Begin at the first line below and copy each line exactly, ending with the line where "# carry the" appears.
########
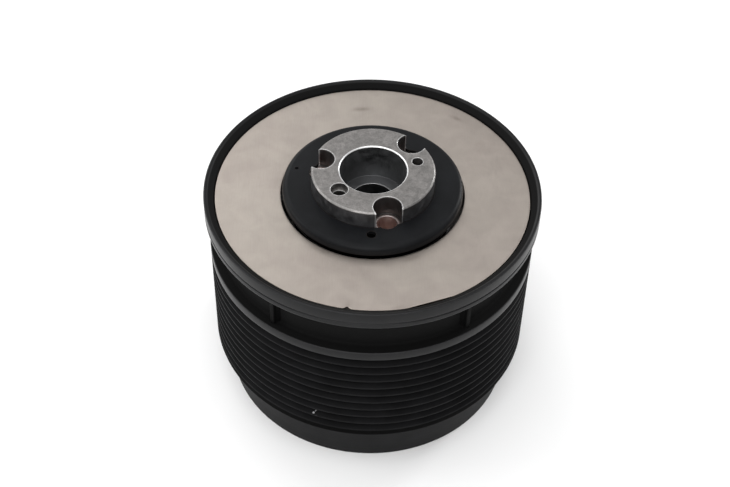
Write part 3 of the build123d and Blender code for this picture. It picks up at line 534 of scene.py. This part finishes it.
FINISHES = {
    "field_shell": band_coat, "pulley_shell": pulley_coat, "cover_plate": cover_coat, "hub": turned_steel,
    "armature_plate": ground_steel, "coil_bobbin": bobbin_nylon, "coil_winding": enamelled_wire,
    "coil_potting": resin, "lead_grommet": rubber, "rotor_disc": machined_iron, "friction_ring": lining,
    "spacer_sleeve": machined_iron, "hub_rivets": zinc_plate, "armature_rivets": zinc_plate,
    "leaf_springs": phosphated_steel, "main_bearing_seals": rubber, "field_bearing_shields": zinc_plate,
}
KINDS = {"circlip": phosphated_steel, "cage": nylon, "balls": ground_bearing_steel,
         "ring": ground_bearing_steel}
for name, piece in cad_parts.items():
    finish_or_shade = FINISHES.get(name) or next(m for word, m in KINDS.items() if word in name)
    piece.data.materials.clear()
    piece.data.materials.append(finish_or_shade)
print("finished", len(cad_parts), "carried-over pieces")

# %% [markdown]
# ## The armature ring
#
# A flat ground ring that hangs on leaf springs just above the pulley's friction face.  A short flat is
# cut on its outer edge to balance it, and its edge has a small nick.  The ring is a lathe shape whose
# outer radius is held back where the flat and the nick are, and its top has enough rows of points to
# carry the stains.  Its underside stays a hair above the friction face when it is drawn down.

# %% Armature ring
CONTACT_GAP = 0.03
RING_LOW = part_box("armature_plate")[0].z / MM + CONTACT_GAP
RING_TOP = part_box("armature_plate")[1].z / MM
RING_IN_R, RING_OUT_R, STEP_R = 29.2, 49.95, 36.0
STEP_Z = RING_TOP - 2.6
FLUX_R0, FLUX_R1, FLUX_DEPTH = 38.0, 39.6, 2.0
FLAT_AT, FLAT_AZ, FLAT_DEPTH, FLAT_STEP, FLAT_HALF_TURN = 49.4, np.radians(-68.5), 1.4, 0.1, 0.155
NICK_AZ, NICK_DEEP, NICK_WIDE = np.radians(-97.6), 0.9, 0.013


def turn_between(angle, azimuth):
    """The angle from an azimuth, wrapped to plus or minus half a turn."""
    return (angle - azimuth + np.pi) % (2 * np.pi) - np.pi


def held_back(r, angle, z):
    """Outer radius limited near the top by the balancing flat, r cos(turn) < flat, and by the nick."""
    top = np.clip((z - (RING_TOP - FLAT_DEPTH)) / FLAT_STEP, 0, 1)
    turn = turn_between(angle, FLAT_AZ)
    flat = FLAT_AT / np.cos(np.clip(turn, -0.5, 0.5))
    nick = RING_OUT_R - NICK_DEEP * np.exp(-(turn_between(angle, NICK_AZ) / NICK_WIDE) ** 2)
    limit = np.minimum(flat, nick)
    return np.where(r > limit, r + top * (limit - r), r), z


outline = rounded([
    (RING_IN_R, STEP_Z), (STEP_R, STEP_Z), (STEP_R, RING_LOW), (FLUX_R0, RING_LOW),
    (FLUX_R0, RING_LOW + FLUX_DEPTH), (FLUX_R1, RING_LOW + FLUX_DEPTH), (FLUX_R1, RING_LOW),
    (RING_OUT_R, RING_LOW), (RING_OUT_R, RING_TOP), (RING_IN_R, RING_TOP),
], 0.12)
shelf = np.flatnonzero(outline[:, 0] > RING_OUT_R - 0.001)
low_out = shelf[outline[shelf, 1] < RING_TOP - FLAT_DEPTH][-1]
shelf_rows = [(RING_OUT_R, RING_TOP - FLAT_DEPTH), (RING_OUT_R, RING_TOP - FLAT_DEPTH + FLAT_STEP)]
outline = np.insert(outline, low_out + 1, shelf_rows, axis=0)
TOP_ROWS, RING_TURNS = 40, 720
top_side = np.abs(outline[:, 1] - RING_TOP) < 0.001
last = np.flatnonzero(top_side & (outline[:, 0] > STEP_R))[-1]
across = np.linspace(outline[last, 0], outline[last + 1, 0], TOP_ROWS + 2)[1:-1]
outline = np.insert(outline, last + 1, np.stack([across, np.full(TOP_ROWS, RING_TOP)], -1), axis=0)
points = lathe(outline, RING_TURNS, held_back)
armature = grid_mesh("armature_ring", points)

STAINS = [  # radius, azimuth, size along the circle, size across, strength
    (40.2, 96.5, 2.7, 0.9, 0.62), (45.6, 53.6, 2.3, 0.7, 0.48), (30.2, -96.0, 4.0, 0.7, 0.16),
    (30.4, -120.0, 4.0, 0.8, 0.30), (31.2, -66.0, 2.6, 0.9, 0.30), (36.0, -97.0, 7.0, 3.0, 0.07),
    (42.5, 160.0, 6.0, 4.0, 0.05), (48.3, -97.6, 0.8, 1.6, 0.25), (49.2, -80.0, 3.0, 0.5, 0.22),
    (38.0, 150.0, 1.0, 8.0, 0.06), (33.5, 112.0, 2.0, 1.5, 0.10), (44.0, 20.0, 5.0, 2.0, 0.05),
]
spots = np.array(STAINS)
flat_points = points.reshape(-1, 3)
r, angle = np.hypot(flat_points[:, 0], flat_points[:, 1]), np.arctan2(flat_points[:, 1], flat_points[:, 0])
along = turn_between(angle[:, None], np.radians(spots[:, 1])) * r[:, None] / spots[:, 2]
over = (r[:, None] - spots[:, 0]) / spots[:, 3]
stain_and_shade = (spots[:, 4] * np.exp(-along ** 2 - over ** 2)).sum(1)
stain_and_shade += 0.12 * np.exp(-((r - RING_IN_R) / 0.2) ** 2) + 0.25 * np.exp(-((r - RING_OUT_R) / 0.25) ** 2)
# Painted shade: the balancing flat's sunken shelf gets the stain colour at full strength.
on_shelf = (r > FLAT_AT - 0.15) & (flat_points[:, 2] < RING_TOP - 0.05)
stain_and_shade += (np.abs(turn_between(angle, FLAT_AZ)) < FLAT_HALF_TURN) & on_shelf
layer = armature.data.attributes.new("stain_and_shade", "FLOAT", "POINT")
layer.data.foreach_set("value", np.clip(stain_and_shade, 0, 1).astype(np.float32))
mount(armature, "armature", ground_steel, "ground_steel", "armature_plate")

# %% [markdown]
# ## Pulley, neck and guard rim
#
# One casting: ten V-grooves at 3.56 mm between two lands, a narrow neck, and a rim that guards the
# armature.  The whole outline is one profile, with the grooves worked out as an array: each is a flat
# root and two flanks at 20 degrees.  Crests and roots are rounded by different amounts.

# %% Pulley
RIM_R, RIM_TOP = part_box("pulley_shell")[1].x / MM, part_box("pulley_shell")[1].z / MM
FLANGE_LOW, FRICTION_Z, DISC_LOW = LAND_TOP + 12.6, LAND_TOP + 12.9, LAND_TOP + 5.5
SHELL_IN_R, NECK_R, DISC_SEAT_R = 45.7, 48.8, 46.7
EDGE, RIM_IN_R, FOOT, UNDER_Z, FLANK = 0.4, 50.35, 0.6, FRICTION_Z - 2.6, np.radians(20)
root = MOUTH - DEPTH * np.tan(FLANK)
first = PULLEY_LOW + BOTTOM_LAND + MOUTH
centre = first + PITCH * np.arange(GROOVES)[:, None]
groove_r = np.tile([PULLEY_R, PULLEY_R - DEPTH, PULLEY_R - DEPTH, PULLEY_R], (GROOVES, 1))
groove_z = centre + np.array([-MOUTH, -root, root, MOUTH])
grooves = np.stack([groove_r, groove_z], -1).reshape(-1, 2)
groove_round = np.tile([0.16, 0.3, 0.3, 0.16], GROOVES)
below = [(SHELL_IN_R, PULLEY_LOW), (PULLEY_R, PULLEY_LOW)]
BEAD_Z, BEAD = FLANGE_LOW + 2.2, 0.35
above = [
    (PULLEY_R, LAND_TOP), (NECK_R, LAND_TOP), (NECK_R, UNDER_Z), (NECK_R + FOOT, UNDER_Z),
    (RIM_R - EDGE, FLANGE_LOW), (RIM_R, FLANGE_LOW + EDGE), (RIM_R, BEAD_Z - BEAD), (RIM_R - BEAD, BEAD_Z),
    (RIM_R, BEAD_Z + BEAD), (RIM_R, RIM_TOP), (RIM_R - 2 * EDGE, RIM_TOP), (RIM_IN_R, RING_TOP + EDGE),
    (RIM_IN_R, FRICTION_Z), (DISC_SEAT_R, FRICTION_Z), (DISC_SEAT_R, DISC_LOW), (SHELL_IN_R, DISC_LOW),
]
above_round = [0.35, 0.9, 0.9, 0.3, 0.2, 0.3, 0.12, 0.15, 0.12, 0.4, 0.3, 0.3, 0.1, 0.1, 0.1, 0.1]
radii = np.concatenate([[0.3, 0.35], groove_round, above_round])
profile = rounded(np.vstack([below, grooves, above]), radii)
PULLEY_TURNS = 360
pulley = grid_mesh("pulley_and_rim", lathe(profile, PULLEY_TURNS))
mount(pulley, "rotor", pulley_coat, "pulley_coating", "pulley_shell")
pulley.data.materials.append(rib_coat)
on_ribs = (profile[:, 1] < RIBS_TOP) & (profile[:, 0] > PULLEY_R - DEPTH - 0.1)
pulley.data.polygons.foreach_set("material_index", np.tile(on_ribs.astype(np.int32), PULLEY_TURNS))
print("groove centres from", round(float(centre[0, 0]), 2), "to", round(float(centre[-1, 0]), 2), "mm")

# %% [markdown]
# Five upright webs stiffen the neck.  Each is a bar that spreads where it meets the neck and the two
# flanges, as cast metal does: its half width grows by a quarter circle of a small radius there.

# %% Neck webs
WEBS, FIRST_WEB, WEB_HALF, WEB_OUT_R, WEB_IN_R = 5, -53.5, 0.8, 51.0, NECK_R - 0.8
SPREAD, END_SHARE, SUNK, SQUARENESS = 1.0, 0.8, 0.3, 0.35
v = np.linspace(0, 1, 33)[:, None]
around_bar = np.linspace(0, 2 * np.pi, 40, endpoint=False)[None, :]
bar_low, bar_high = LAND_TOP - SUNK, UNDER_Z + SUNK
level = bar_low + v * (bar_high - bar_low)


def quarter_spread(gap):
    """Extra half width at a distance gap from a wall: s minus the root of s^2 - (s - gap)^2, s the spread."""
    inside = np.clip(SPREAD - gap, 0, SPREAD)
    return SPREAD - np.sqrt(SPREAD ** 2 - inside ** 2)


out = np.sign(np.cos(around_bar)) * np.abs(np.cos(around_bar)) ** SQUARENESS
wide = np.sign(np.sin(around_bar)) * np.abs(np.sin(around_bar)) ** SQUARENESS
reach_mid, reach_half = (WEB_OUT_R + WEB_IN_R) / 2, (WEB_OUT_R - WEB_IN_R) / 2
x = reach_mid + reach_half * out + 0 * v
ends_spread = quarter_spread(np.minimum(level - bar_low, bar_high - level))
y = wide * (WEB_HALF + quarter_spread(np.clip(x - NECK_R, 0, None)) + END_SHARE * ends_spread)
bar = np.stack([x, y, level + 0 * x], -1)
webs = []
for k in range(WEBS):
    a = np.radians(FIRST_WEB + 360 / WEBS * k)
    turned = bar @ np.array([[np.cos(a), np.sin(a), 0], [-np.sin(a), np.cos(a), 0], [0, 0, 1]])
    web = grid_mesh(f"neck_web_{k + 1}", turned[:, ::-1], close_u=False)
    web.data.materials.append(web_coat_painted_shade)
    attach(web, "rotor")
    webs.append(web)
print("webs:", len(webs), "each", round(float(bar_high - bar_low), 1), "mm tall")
########
> Task output:
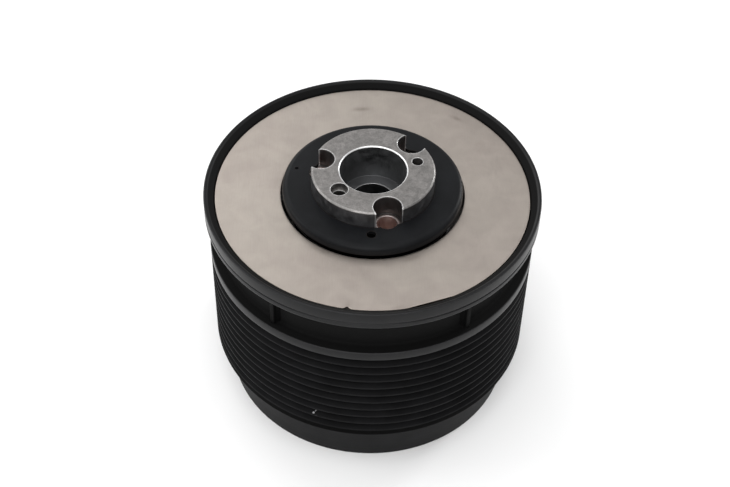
Write part 3 of the build123d and Blender code for this picture. It picks up at line 534 of scene.py. This part finishes it.
FINISHES = {
    "field_shell": band_coat, "pulley_shell": pulley_coat, "cover_plate": cover_coat, "hub": turned_steel,
    "armature_plate": ground_steel, "coil_bobbin": bobbin_nylon, "coil_winding": enamelled_wire,
    "coil_potting": resin, "lead_grommet": rubber, "rotor_disc": machined_iron, "friction_ring": lining,
    "spacer_sleeve": machined_iron, "hub_rivets": zinc_plate, "armature_rivets": zinc_plate,
    "leaf_springs": phosphated_steel, "main_bearing_seals": rubber, "field_bearing_shields": zinc_plate,
}
KINDS = {"circlip": phosphated_steel, "cage": nylon, "balls": ground_bearing_steel,
         "ring": ground_bearing_steel}
for name, piece in cad_parts.items():
    finish_or_shade = FINISHES.get(name) or next(m for word, m in KINDS.items() if word in name)
    piece.data.materials.clear()
    piece.data.materials.append(finish_or_shade)
print("finished", len(cad_parts), "carried-over pieces")

# %% [markdown]
# ## The armature ring
#
# A flat ground ring that hangs on leaf springs just above the pulley's friction face.  A short flat is
# cut on its outer edge to balance it, and its edge has a small nick.  The ring is a lathe shape whose
# outer radius is held back where the flat and the nick are, and its top has enough rows of points to
# carry the stains.  Its underside stays a hair above the friction face when it is drawn down.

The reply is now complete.